Happy St. Patrick’s day! Alice and Willow
Dear Alice,
Your descriptive poem brought Grandpa’s bakery to life for me. I always enjoyed going into that big room and imagining the busy baker creating his delicious loaves of Italian bread. I remember Mother saying that the family meals of soup, stew, chicken, or roast beef were slowly cooked in the brick oven each day–somewhat of a modern-day slow cooker. As a result of using the brick oven for meals, our Mother did not have the experience of learning to cook at home. After Mother and Dad were married, Dad had to teach Mother how to cook on a regular kitchen stove!
Thank you for the delicious memories!
Love, Mary
Hi, Mary–Thanks for adding so well your food and family memories of our parents and grandparents.
Happy St. Patrick’s Day!

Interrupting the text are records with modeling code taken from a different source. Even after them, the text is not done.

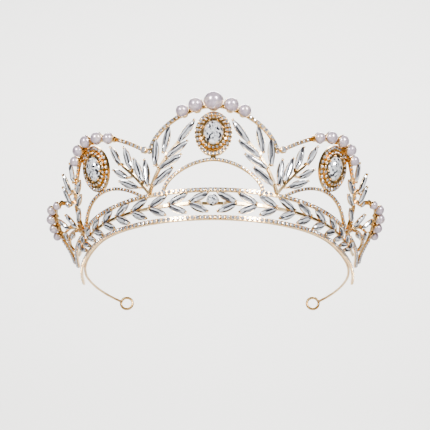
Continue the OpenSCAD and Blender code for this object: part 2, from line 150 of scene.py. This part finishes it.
def cut_crystal(name, stops, metallic, rough, cloud=0.1):
    """Foil-backed stone with painted reflections: every facet is painted its own grey,
    from clear white to dark, in place of the light and dark it would mirror.
    """
    f = Finish(name)
    # Painted reflection: each facet's grey comes from its own number plus a random shift
    # per stone, not from any lamp.
    reflection_tone = (f.attribute("facet") + f.attribute("spark")).fraction()
    # A small noise that shifts each facet's painted reflection grey.
    reflection_jitter = f.noise(1400.0, 2.0) * cloud - cloud / 2
    return f.set(Base_Color=f.ramp(reflection_tone + reflection_jitter, stops), Metallic=metallic,
                 Roughness=rough, Coat_Weight=0.6, Coat_Roughness=0.04)


def pearl_skin():
    f = Finish("pearl lustre")
    cloud = f.noise(420.0, 4.0)
    tint = f.ramp(cloud.between(0.3, 0.7),
                  [(0.0, (0.50, 0.41, 0.47)), (0.55, (0.60, 0.51, 0.58)),
                   (1.0, (0.70, 0.58, 0.56))])
    return f.set(Base_Color=tint, Metallic=0.35, Roughness=0.24 + cloud * 0.06,
                 Coat_Weight=1.0, Coat_Roughness=0.08,
                 Normal=f.bump(f.noise(2600.0), 0.06, 0.00003))


GOLD = plated_gold("plated gold", (0.84, 0.60, 0.32), (0.76, 0.48, 0.20), 0.17)
# The wire's plating is painted darker than the plated gold: painted shade of the
# lower-lit wire arms, band and end loops.
SHADED_WIRE = plated_gold("gold wire", (0.70, 0.48, 0.22), (0.52, 0.31, 0.11), 0.24)
CHAMPAGNE = plated_gold("champagne stem", (0.87, 0.67, 0.42), (0.78, 0.53, 0.27), 0.19)
# The grey stops of the three crystals are painted reflections: clear white and near black
# facets stand for mirrored light and dark.
RHINESTONE = cut_crystal(
    "rhinestone", [(0.0, (0.97, 0.97, 1.0)), (0.3, (0.62, 0.62, 0.68)),
                   (0.48, (0.10, 0.10, 0.13)), (0.68, (0.70, 0.70, 0.77)),
                   (0.82, (0.22, 0.22, 0.25)), (1.0, (0.97, 0.97, 1.0))], 0.5, 0.07)
NAVETTE = cut_crystal(
    "navette crystal", [(0.0, (0.96, 0.97, 1.0)), (0.2, (0.86, 0.87, 0.90)),
                        (0.28, (0.07, 0.07, 0.08)), (0.52, (0.03, 0.03, 0.035)),
                        (0.6, (0.42, 0.42, 0.45)), (0.74, (0.08, 0.08, 0.09)),
                        (0.86, (0.90, 0.90, 0.95)), (1.0, (0.97, 0.97, 1.0))], 0.4, 0.06)
OVAL = cut_crystal(
    "oval crystal", [(0.0, (0.97, 0.98, 1.0)), (0.3, (0.84, 0.86, 0.90)),
                     (0.38, (0.06, 0.06, 0.07)), (0.58, (0.02, 0.02, 0.03)),
                     (0.66, (0.50, 0.51, 0.55)), (0.78, (0.93, 0.94, 0.98)),
                     (1.0, (0.98, 0.98, 1.0))], 0.35, 0.05)
PEARL = pearl_skin()


# ---------------------------------------------------------------- reading the frame
def islands(node):
    """The separate solids of a CAD node, each as (corners, triangles)."""
    bm = bmesh.new()
    bm.from_mesh(NODES[node].data)
    bmesh.ops.remove_doubles(bm, verts=bm.verts, dist=2e-6)
    bm.verts.ensure_lookup_table()
    corners = np.array([v.co for v in bm.verts])
    label = -np.ones(len(bm.verts), int)
    found = []
    for start in bm.verts:
        if label[start.index] >= 0:
            continue
        number = len(found)
        label[start.index] = number
        stack, members = [start], []
        while stack:
            v = stack.pop()
            members.append(v.index)
            for e in v.link_edges:
                w = e.other_vert(v)
                if label[w.index] < 0:
                    label[w.index] = number
                    stack.append(w)
        found.append(members)
    faces = [[] for _ in found]
    for f in bm.faces:
        faces[label[f.verts[0].index]].append([v.index for v in f.verts])
    bm.free()
    return [(corners[m], corners[np.array(fs)]) for m, fs in zip(found, faces)]


def unit(v):
    return v / np.linalg.norm(v)


def seat_of(solid):
    """A flat-backed stone's place: back centre, outward, lengthwise, length, width."""
    corners, triangles = solid
    cross = np.cross(triangles[:, 1] - triangles[:, 0], triangles[:, 2] - triangles[:, 0])
    area = np.linalg.norm(cross, axis=1)
    normals = cross / np.maximum(area, 1e-20)[:, None]
    big = normals[np.argmax(area)]
    best, outward = 0.0, big
    for n in normals[np.argsort(-area)[:12]]:
        total = area[(normals @ n) > 0.9995].sum()
        if total > best * 1.02:
            best, outward = total, -n
    height = corners @ outward
    back = corners[height < height.min() + 2e-5]
    centre = (back.max(0) + back.min(0)) / 2
    spread = back - back.mean(0)
    _, vectors = np.linalg.eigh(spread.T @ spread)
    along = unit(vectors[:, 2] - outward * (vectors[:, 2] @ outward))
    if along[2] < 0:
        along = -along
    side = np.cross(outward, along)
    a, b = back @ along, back @ side
    centre = along * (a.max() + a.min()) / 2 + side * (b.max() + b.min()) / 2 \
        + outward * height.min()
    return {"centre": centre, "outward": outward, "along": along,
            "length": float(np.ptp(a)), "width": float(np.ptp(b)),
            "height": float(np.ptp(height))}


def seats(*nodes):
    return [seat_of(s) for n in nodes for s in islands(n)]


def balls(*nodes):
    """Centre and radius of each pearl."""
    out = []
    for n in nodes:
        for corners, _ in islands(n):
            low, high = corners.min(0), corners.max(0)
            out.append(((low + high) / 2, float((high - low).max()) / 2))
    return out


# ---------------------------------------------------------------- small shapes
def mesh_of(name, corners, faces, material, reflection_tones=None, smooth=False):
    data = bpy.data.meshes.new(name)
    data.from_pydata([tuple(c) for c in corners], [], [tuple(f) for f in faces])
    bm = bmesh.new()
    bm.from_mesh(data)
    bmesh.ops.remove_doubles(bm, verts=bm.verts, dist=1e-7)
    bmesh.ops.recalc_face_normals(bm, faces=bm.faces)
    bm.to_mesh(data)
    bm.free()
    # Each face stores the number that picks its painted reflection grey.
    if reflection_tones is not None:
        facet = data.attributes.new("facet", "FLOAT", "FACE")
        facet.data.foreach_set("value", [reflection_tones(f.index, f.center) for f in data.polygons])
    data.materials.append(material)
    data.polygons.foreach_set("use_smooth", [smooth] * len(data.polygons))
    return data


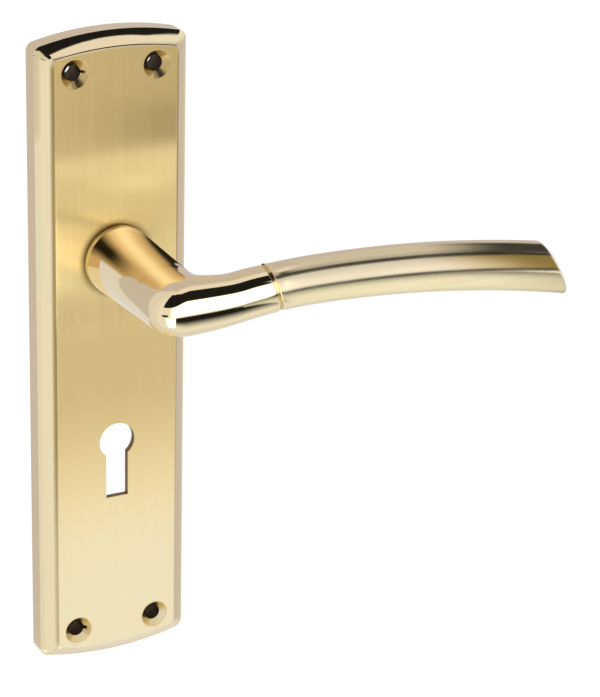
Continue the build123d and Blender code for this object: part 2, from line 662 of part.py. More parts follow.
def build():
    core = lever_core()
    return {
        "backplate": backplate(),
        "neck_bush": neck_bush(),
        "thrust_washer": thrust_washer(),
        "return_spring": return_spring(),
        "spring_anchor_pin": anchor_pin(),
        "stop_buffers": stop_buffers(),
        "spring_cover": spring_cover(),
        "cover_screws": cover_screws(),
        "lever_neck": lever_neck(core),
        "joint_ring": joint_ring(),
        "lever_grip": lever_grip(core),
        "grip_stud": stud(),
        "joint_dowels": dowels(),
        "drive_cam": drive_cam(),
        "wave_washer": wave_washer(),
        "circlip": circlip(),
        "spindle": spindle(),
        "spindle_grub_screw": spindle_grub_screw(),
    }


os.makedirs("parts", exist_ok=True)
for name, shape in build().items():
    export_step(shape, f"parts/{name}.step")
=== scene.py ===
import math

import bpy
from mathutils import Matrix, Vector


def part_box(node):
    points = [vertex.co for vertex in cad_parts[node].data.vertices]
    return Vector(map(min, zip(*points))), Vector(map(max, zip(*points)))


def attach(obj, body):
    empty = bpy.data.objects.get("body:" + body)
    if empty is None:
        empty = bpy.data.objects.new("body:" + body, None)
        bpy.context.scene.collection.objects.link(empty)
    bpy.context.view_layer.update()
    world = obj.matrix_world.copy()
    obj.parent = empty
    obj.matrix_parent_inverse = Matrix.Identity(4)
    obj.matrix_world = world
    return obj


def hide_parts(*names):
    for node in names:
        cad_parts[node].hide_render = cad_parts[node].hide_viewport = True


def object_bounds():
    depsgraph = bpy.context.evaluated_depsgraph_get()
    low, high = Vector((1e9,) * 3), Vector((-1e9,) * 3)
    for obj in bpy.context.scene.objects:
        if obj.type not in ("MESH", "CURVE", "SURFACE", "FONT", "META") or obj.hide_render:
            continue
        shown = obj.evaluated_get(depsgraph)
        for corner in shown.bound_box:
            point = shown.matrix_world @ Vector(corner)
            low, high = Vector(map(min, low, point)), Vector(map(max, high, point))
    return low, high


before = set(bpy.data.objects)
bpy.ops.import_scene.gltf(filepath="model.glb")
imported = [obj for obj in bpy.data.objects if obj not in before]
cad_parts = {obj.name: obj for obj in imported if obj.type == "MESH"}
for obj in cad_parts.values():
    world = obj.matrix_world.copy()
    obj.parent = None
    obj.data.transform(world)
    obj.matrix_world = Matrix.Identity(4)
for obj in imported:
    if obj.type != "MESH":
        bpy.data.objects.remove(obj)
CAD_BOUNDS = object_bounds()

bl_info = {
    "name": "Lever Handle on Backplate",
    "version": (1, 0, 0),
    "blender": (4, 5, 0),
    "location": "View3D > Sidebar > Lever Handle",
    "description": "Dresses a sprung lever handle on a long keyhole backplate in satin and polished brass",
    "category": "Add Mesh",
}

PLATE_LOW, PLATE_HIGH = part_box("backplate")
NECK_LOW, NECK_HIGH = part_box("lever_neck")
GRIP_LOW, GRIP_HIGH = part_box("lever_grip")
BUSH_LOW, BUSH_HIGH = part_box("neck_bush")
SPIGOT_END = -NECK_HIGH.y


# ---------------------------------------------------------------- settings

def size(name, description, default):
    return bpy.props.FloatProperty(name=name, description=description, default=default,
                                   min=0.0, unit="LENGTH", subtype="DISTANCE", precision=5)


def tilt(name, description, degrees):
    return bpy.props.FloatProperty(name=name, description=description,
                                   default=math.radians(degrees), unit="ROTATION", subtype="ANGLE")


def share(name, description, default):
    return bpy.props.FloatProperty(name=name, description=description, default=default,
                                   min=0.0, max=1.0, subtype="FACTOR")


def colour(name, description, default):
    return bpy.props.FloatVectorProperty(name=name, description=description, default=default,
                                         size=3, min=0.0, max=1.0, subtype="COLOR")


class LeverSizes(bpy.types.PropertyGroup):
    foot_radius: size("Foot radius", "Round foot of the neck, where it meets the bush", 0.0103)
    foot_chamfer: size("Foot chamfer", "Bright edge round the foot of the neck", 0.0005)
    neck_half_width: size("Neck half width", "Across the neck where the bend starts", 0.0100)
    neck_half_height: size("Neck half height", "Up the neck where the bend starts", 0.0087)
    standoff: size("Standoff", "Door face to the middle of the arm", 0.0530)
    bend_inner_radius: size("Inner bend", "Radius of the bend on the door side", 0.0057)
    bend_outer_radius: size("Outer bend", "Radius of the rounded outer corner", 0.0070)
    bend_swell: size("Bend swell", "Gain in half height per quarter turn where the bend starts", 0.0006)
    arm_half_height: size("Arm half height", "Height of the arm where the bend ends", 0.0074)
    bend_drop: size("Bend drop", "How far the bend hangs under the arch", 0.0010)
    bend_ease: size("Bend ease", "Place along the arm where drop and fullness have run out", 0.0400)
    section_ratio: share("Section ratio", "Depth of the arm's oval over its height", 0.8185)
    arch_height: size("Arch height", "Crest of the arm's middle line over the spindle", 0.00225)
    arch_crest: size("Arch crest", "Place of that crest along the arm", 0.0384)
    arch_radius: size("Arch radius", "Radius of the arm's long curve", 0.384)
    joint_place: size("Joint place", "Where the polished neck ends", 0.0264)
    joint_lean: tilt("Joint lean", "Lean of the joint away from upright", 18.0)
    ring_width: size("Ring width", "Thickness of the joint ring", 0.0011)
    grip_half_height: size("Grip half height", "Height of the grip at the joint", 0.0070)
    tip_half_height: size("Tip half height", "Height of the grip at its end", 0.0076)
    tip_place: size("Tip place", "Where the slanted end cuts the middle line", 0.1199)
    tip_lean: tilt("Tip lean", "Lean of the slanted end", 26.4)
    tip_edge: size("Tip edge", "Rounding of the slanted end's rim", 0.0013)
    joint_edge: size("Joint edge", "Broken edge on each side of the joint", 0.00015)


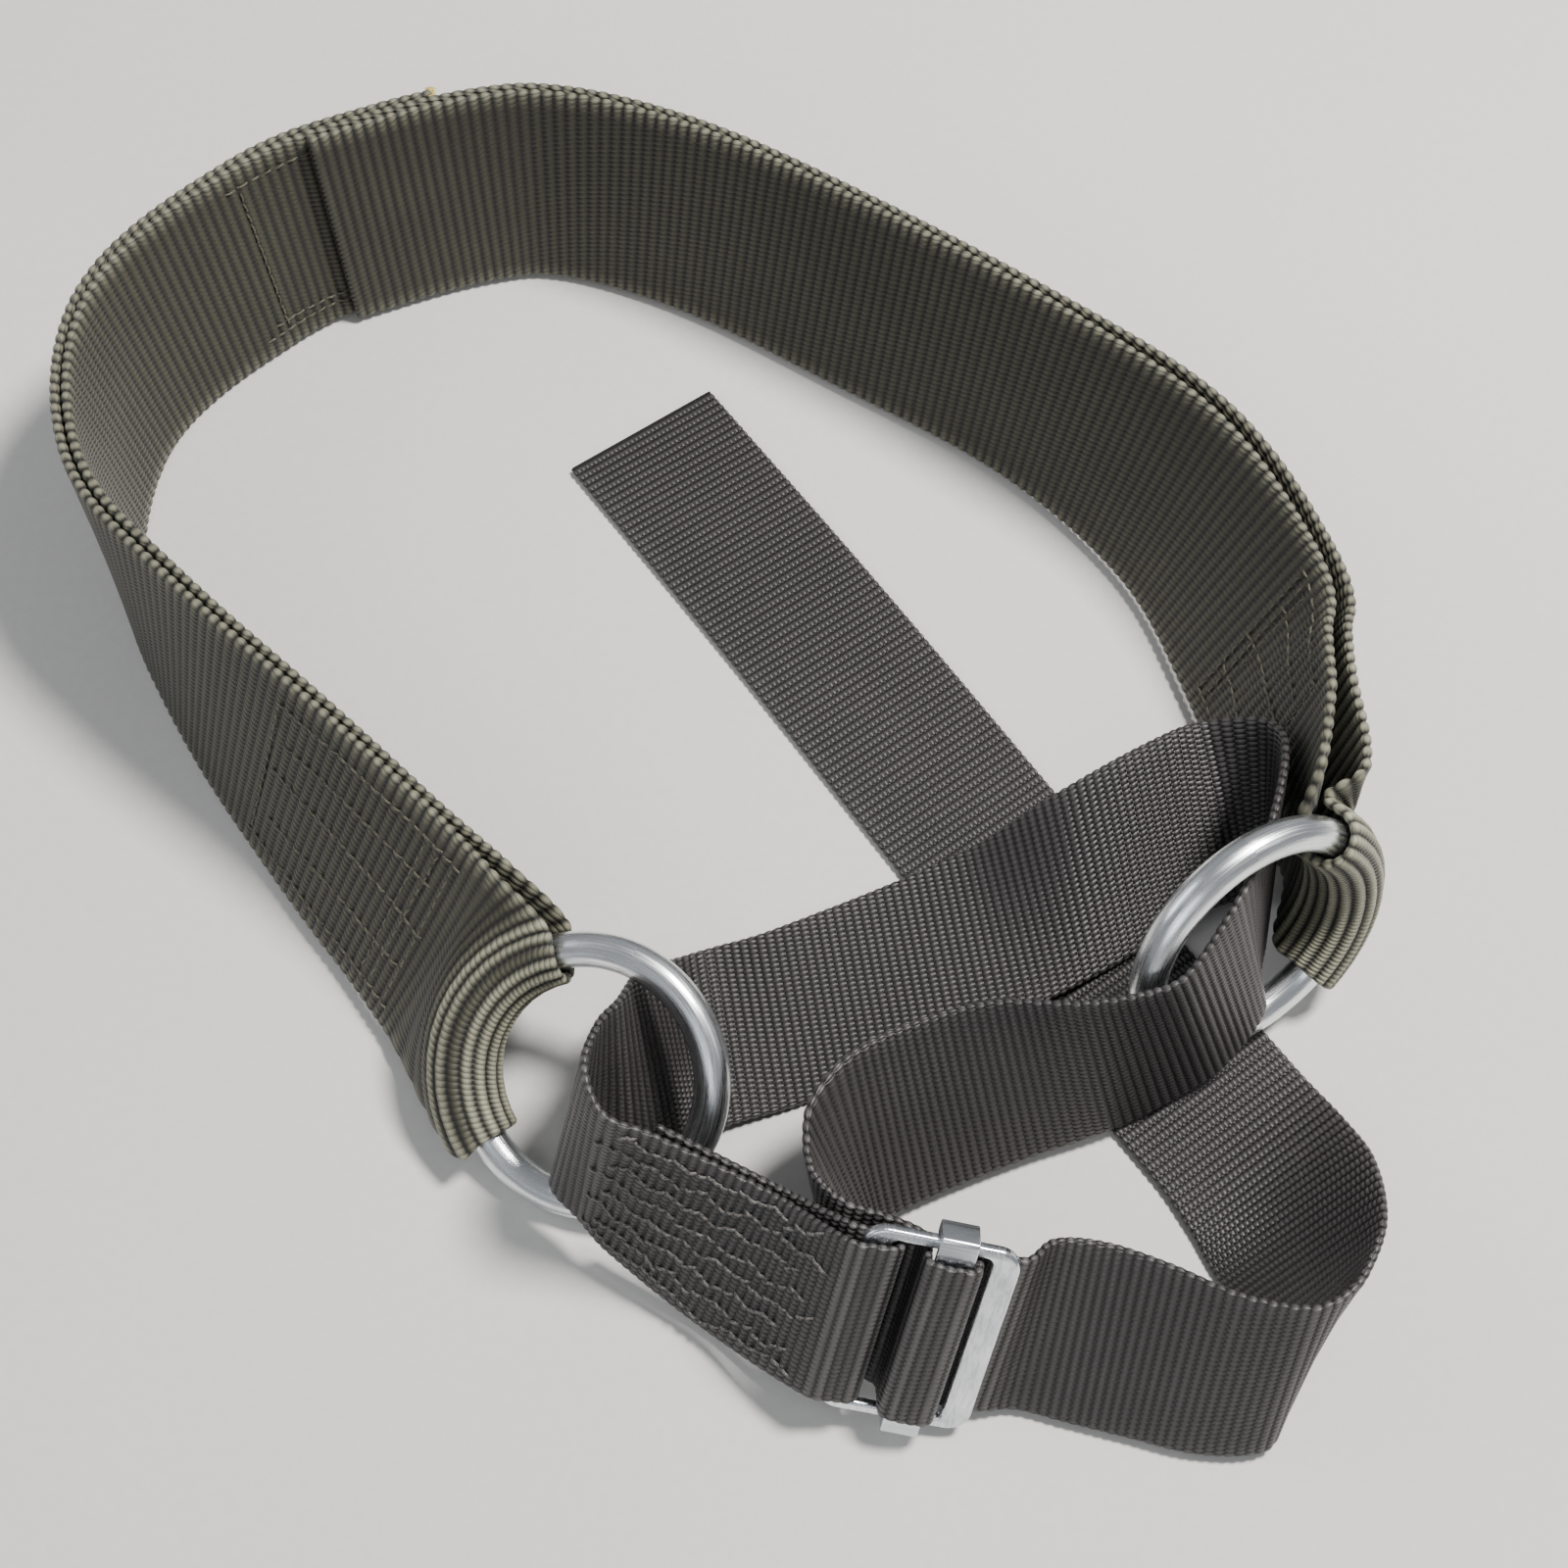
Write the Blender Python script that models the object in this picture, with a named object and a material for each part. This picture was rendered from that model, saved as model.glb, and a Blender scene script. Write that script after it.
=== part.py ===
"""Glute ham strap: a loop of doubled wide webbing that ends round two steel rings, and a narrower
strap, threaded through both rings and through a sliding bar buckle, lying as it was put down.
All lengths below are millimetres until they are handed to a mesh. +Z is up, the floor is Z = 0."""

import math

import bmesh
import bpy
import numpy as np

MM = 0.001
FLOOR_GAP = 0.1
GAP = 0.3              # air left between two pieces or two plies that touch

# Wide webbing of the thigh loop
BAND_W = 50.8
BAND_T = 2.2
BAND_COLS = 5          # points across the width
BAND_STEP = 5.2        # length of one facet along it
BAND_ROW_STEP = 0.25   # the plies are set out this often between the rows of the table below
# Narrow webbing of the pulling strap
STRAP_W = 38.1
STRAP_T = 1.7
STRAP_COLS = 3
STRAP_STEP = 4.4
LAY = 38.1             # the places on the floor in the tables of this strap are shares of it
# Round rings, welded shut
RING_ROOM = 3.9
RING_BORE = STRAP_W + RING_ROOM
RING_WIRE = 7.1
RING_MID = (RING_BORE + RING_WIRE) / 2
RING_FACETS = 40
WIRE_FACETS = 12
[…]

Alice and Willow
The baking bread must have filled the neighborhood with a wonderful aroma! I am honored to display the over-sized baskets and sifter that played such an important role in our grandfather’s work. Thanks for the tribute, Alice!
Hi, Carole–When you have time, please measure the basket and sifter so that I will have a better idea of the size of these bakery items from our grandfather’s bakery. I am pleased to have on one of my living room walls a framed (eight-by-ten) photo of Grandpa behind the counter at the Blanford store.
While two other grocery stores were the competition in our small town, I do not believe any other store ever included a brick-oven bakery. So, you are right that the wonderful aroma would have come only from our Grandpa’s bakery.